** Instruction **
Return the material below in full and exactly.

** Records shown **
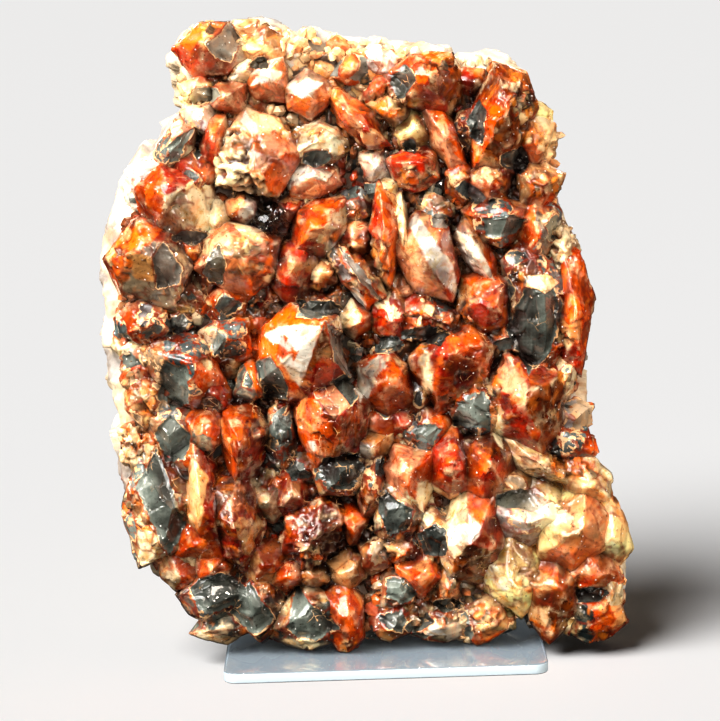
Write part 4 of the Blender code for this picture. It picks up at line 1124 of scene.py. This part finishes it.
def small_crystals(material, sky):
    """Many small crystals that line the hollows, and pale ones along the slab's rim."""
    seed = seed_crystal()
    tree = scatter_tree("small_crystal_growth")
    for name, band, spacing, smallest, largest, tilt, luck_seed, finishes in SMALL_KINDS:
        sheet = outline_band(*band, name == "rim_crystals")
        mesh = run_tree(sheet, tree, Crystal=seed, Spacing=spacing, Smallest=smallest, Largest=largest,
                        Tilt=tilt, Seed=luck_seed, Material=material)
        points = read_points(mesh)
        luck = np.empty(len(points), dtype=np.float32)
        mesh.attributes["luck"].data.foreach_get("value", luck)
        pick = (luck * len(finishes)).astype(int) % len(finishes)
        dice = shards(points, CRUMB_CELL, 15)[3]
        points = points + read_normals(mesh) * relief(points, CRUMB_SWELLS)[:, None]
        points[:, 1] = np.maximum(points[:, 1], floor_of_face(points[:, 2]))
        write_points(mesh, keep_in_box(stone_to_world(points)))
        shade = 0.7 + 0.5 * dice[:, 3:4]
        paler = np.clip(mood_at(points) * 1.6 - 1.6, 0.0, 0.85)
        for number, layer in enumerate(LAYERS):
            palette = np.array([linear(LOOKS[letter][number]) for letter in finishes])
            store_colour(mesh, layer, mix(palette[pick], linear(PALE_CRUMB), paler) * shade)
        store_value(mesh, "zone", np.full(len(points), -ZONE_LIMIT))
        store_value(mesh, "ridge", np.zeros(len(points)))
        # painted shade in the crevices, partly the dark iron oxide of the hollows
        store_value(mesh, "deep", depth_below(sky, points))
        finish_piece(name, mesh, material, "iron_stained_quartz", "crystals")
        mesh.shade_flat()
    bpy.data.objects.remove(seed, do_unlink=True)


# ---------------------------------------------------------------- host rock

# mm
ROCK_VOXEL = 0.95
MERGED = 0.01              # the solid's loose triangles are joined within this
FRONT = (-1.2, -0.2)       # where the slab's face begins, from its back
LARGE_FACE, SMALL_FACE = 15.0, 5.0                  # broken faces
LARGE_STEP, SMALL_STEP = (0.6, 2.4), (0.4, 0.5)     # how far they tilt, and the most they stand out
FACE_BEND, FACE_BEND_REACH = 9.0, 1.2               # how their borders wander: size, reach
ROCK_SWELLS = ((12.0, 41, 2, 0.7), (1.9, 47, 2, 0.06))
SEAM_WIDTH, SEAM_DEPTH, PIT = 0.4, 0.2, (3.1, 0.6)  # pits: size, depth
BED_LIFT, BED_ROUGH, BED_LUMP = 1.6, 1.3, 4.0       # how far the bed of the druse stands out
BANDS_UP, BANDS_OUT = 0.22, 0.3                     # radians of the grey bands for each mm up and out
BAND_BEND, BAND_BEND_REACH, BAND_RIPPLE = 30.0, 9.0, 5.0            # how they bend
CREAM, GREY, BED_SHADE = "#DACBB2", "#8F8B8A", "#3A120A"
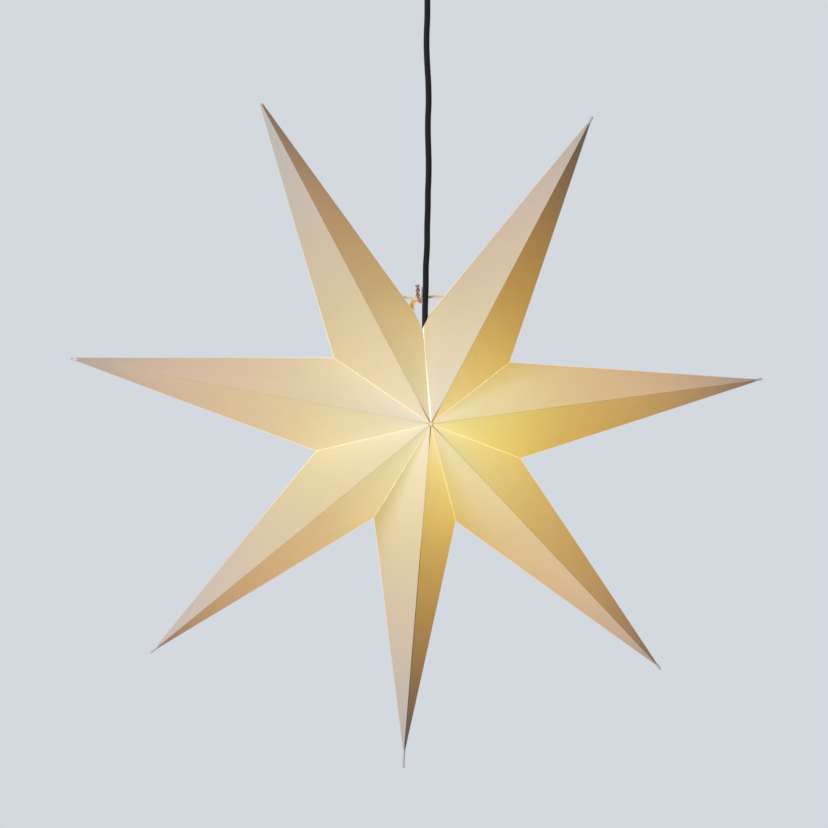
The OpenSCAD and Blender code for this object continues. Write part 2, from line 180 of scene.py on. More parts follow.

** The solution **
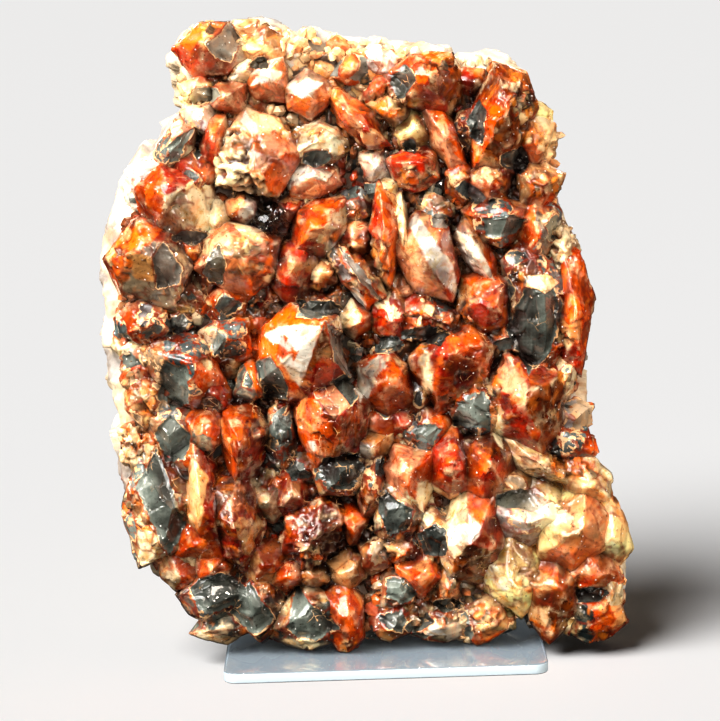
Write part 4 of the Blender code for this picture. It picks up at line 1124 of scene.py. This part finishes it.
def small_crystals(material, sky):
    """Many small crystals that line the hollows, and pale ones along the slab's rim."""
    seed = seed_crystal()
    tree = scatter_tree("small_crystal_growth")
    for name, band, spacing, smallest, largest, tilt, luck_seed, finishes in SMALL_KINDS:
        sheet = outline_band(*band, name == "rim_crystals")
        mesh = run_tree(sheet, tree, Crystal=seed, Spacing=spacing, Smallest=smallest, Largest=largest,
                        Tilt=tilt, Seed=luck_seed, Material=material)
        points = read_points(mesh)
        luck = np.empty(len(points), dtype=np.float32)
        mesh.attributes["luck"].data.foreach_get("value", luck)
        pick = (luck * len(finishes)).astype(int) % len(finishes)
        dice = shards(points, CRUMB_CELL, 15)[3]
        points = points + read_normals(mesh) * relief(points, CRUMB_SWELLS)[:, None]
        points[:, 1] = np.maximum(points[:, 1], floor_of_face(points[:, 2]))
        write_points(mesh, keep_in_box(stone_to_world(points)))
        shade = 0.7 + 0.5 * dice[:, 3:4]
        paler = np.clip(mood_at(points) * 1.6 - 1.6, 0.0, 0.85)
        for number, layer in enumerate(LAYERS):
            palette = np.array([linear(LOOKS[letter][number]) for letter in finishes])
            store_colour(mesh, layer, mix(palette[pick], linear(PALE_CRUMB), paler) * shade)
        store_value(mesh, "zone", np.full(len(points), -ZONE_LIMIT))
        store_value(mesh, "ridge", np.zeros(len(points)))
        # painted shade in the crevices, partly the dark iron oxide of the hollows
        store_value(mesh, "deep", depth_below(sky, points))
        finish_piece(name, mesh, material, "iron_stained_quartz", "crystals")
        mesh.shade_flat()
    bpy.data.objects.remove(seed, do_unlink=True)


# ---------------------------------------------------------------- host rock

# mm
ROCK_VOXEL = 0.95
MERGED = 0.01              # the solid's loose triangles are joined within this
FRONT = (-1.2, -0.2)       # where the slab's face begins, from its back
LARGE_FACE, SMALL_FACE = 15.0, 5.0                  # broken faces
LARGE_STEP, SMALL_STEP = (0.6, 2.4), (0.4, 0.5)     # how far they tilt, and the most they stand out
FACE_BEND, FACE_BEND_REACH = 9.0, 1.2               # how their borders wander: size, reach
ROCK_SWELLS = ((12.0, 41, 2, 0.7), (1.9, 47, 2, 0.06))
SEAM_WIDTH, SEAM_DEPTH, PIT = 0.4, 0.2, (3.1, 0.6)  # pits: size, depth
BED_LIFT, BED_ROUGH, BED_LUMP = 1.6, 1.3, 4.0       # how far the bed of the druse stands out
BANDS_UP, BANDS_OUT = 0.22, 0.3                     # radians of the grey bands for each mm up and out
BAND_BEND, BAND_BEND_REACH, BAND_RIPPLE = 30.0, 9.0, 5.0            # how they bend
CREAM, GREY, BED_SHADE = "#DACBB2", "#8F8B8A", "#3A120A"
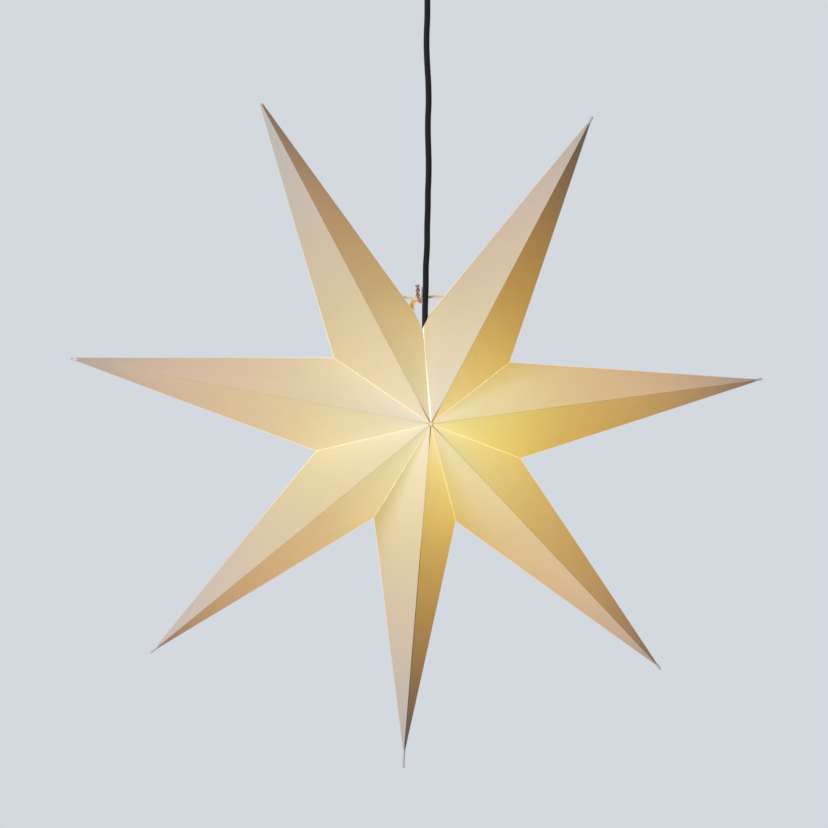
The OpenSCAD and Blender code for this object continues. Write part 2, from line 180 of scene.py on. More parts follow.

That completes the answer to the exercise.